SMEs employ more than half of the industrial workers in Columbia, India, Indonesia, Kenya, the Philippines, Tanzania, and Zambia, reflecting their respective countries’ experiences with small and medium-sized firms.

They are the true job creators in the European Union (EU), accounting for 99.9 percent of 11.6 million enterprises (excluding those in agriculture, fishing, and other sectors), 72% of the 80.7 million people employed by all enterprises

and 69.7% of EU turnover (Deloitte, Touche, & Tohmatsu, 1995). Small and medium-sized enterprises (SMEs) accounted for more than half of overall employment in Canada.

According to studies, SMEs have served as a mechanism in many countries to stimulate indigenous entrepreneurship, increase job possibilities per unit of capital invested, and aid in the development of local technology (Sule, 1986; World Bank, 1995).

They contribute to the mobilisation of savings for investment and encourage the use of locally sourced raw materials.
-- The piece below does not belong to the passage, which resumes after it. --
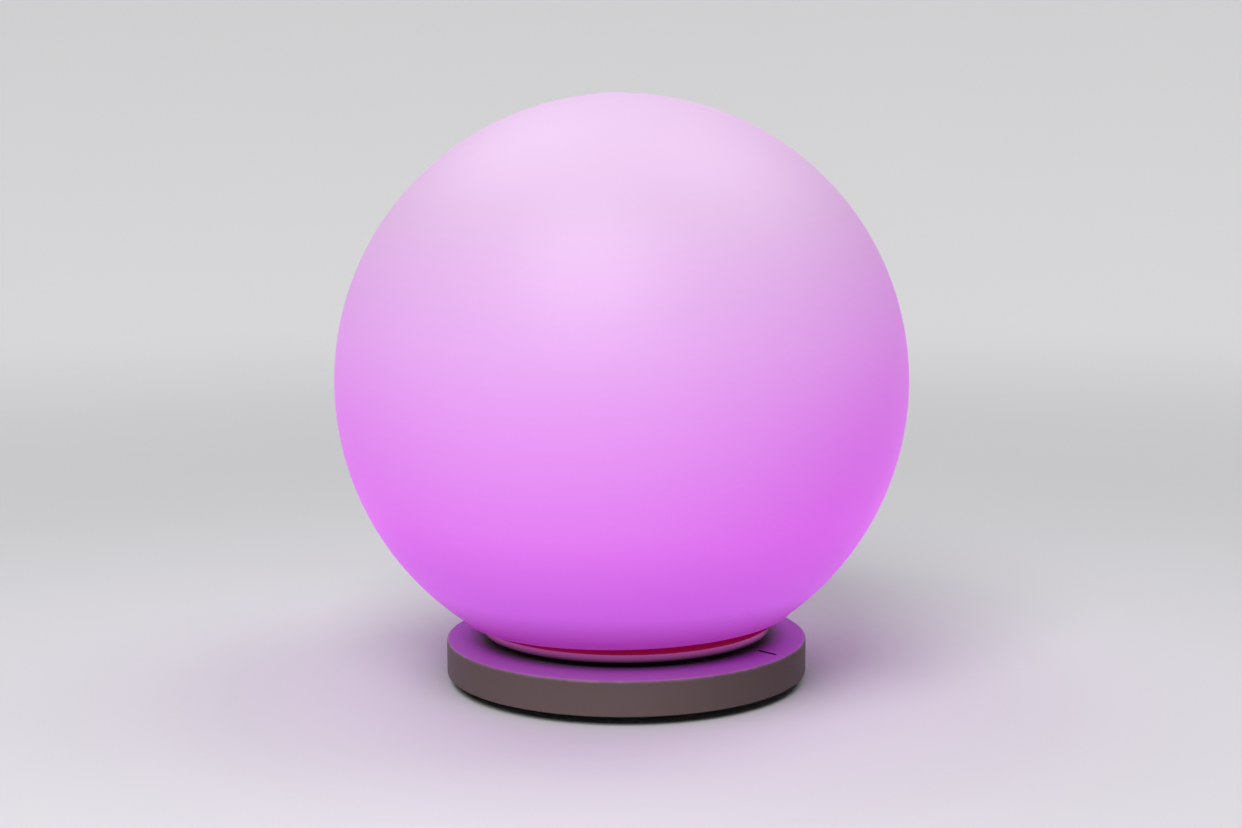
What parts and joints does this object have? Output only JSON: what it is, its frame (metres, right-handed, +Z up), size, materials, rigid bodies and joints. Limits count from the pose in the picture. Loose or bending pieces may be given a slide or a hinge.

Their nationwide dissemination contributes to more equitable income distribution among individuals and regions, as well as mitigating rural-urban migration.

Given these benefits, there has been a greater emphasis on promoting SMEs around the world as a strategy for poverty reduction and economic development.

Even in the most prosperous economies, such as the United States of America, small-scale businesses have played a significant part in the transition from the industrial age to the post-industrial information technology era.

In addition, in other nations such as Japan and South Korea, the use of sophisticated technology has decreased to the bare minimum efficient size of production in industries recognised for product innovation, such as electronics and computer manufacturing (Olorunshola, 2000).

In the same way, the Nigeria budget for 2003 was aimed, among other things, to alleviate poverty. According to Sanusi (2003), it is necessary “to pursue macroeconomic policies and sector growth strategy that will achieve fiscal stability, improve non-oil sector competitiveness, lower levels of inflation, fix stable and competitive exchange rate in order to engender growth and reduce poverty through increased employment” .

Specifically, attention has been focused on the development of small and medium-sized businesses with the goal of transforming them into engines of growth for the various economies.

Various obstacles impede its expansion, which is why it was established and managed as a growth engine. These include, among other things, a lack of information, managerial, and technical skills; weak ethical standards, a lack of openness;

a lack of adequate policy design and implementation; and, most importantly, a lack of quality education on the part of Nigeria’s small and medium-sized entrepreneurs.

Many Nigerian entrepreneurs have failed in their enterprises due to a lack of good education, which provides the capacity to handle and coordinate critical concerns that can lead to success in any endeavour done by an individual businessman or woman.

The majority of businessmen and women have failed in their small business operations owing to a lack of knowledge, which has resulted in poor management and growth of their businesses.

Above all, small and medium-sized enterprises have failed to achieve the anticipated economic growth due to entrepreneurs’ inadequate managerial abilities and a lack of education.

Small and medium-sized firms in Nigeria, like in other developed and developing countries around the world, confront a number of seemingly insurmountable challenges. Often, the main obstacle that SMEs encounter is a lack of educational qualification, and all other issues are subsumed under it (Agundu, 2003).

While it is acknowledged that the lack of necessary educational qualifications by entrepreneurs is a major impediment to the development of small industries, particularly in developing countries such as Nigeria, other issues such as poor transport, insufficient and inefficient infrastructure, and a lack of sufficient funds are also prevalent.

Bureaucratic and inefficient administration of incentives discourages rather than promotes SME growth. The multiplicity of regulatory authorities and levies has traditionally resulted in excessive business costs, poor management practices, and a lack of entrepreneurial competence due to many SMEs’ promoters’ inferior educational and technical backgrounds.

Weak product demand due to low and declining consumer purchasing power, as well as a lack of patronage for locally produced goods by people in positions of authority. All of these issues should be recognised as impeding the growth of SMEs (Ausbeth 2004).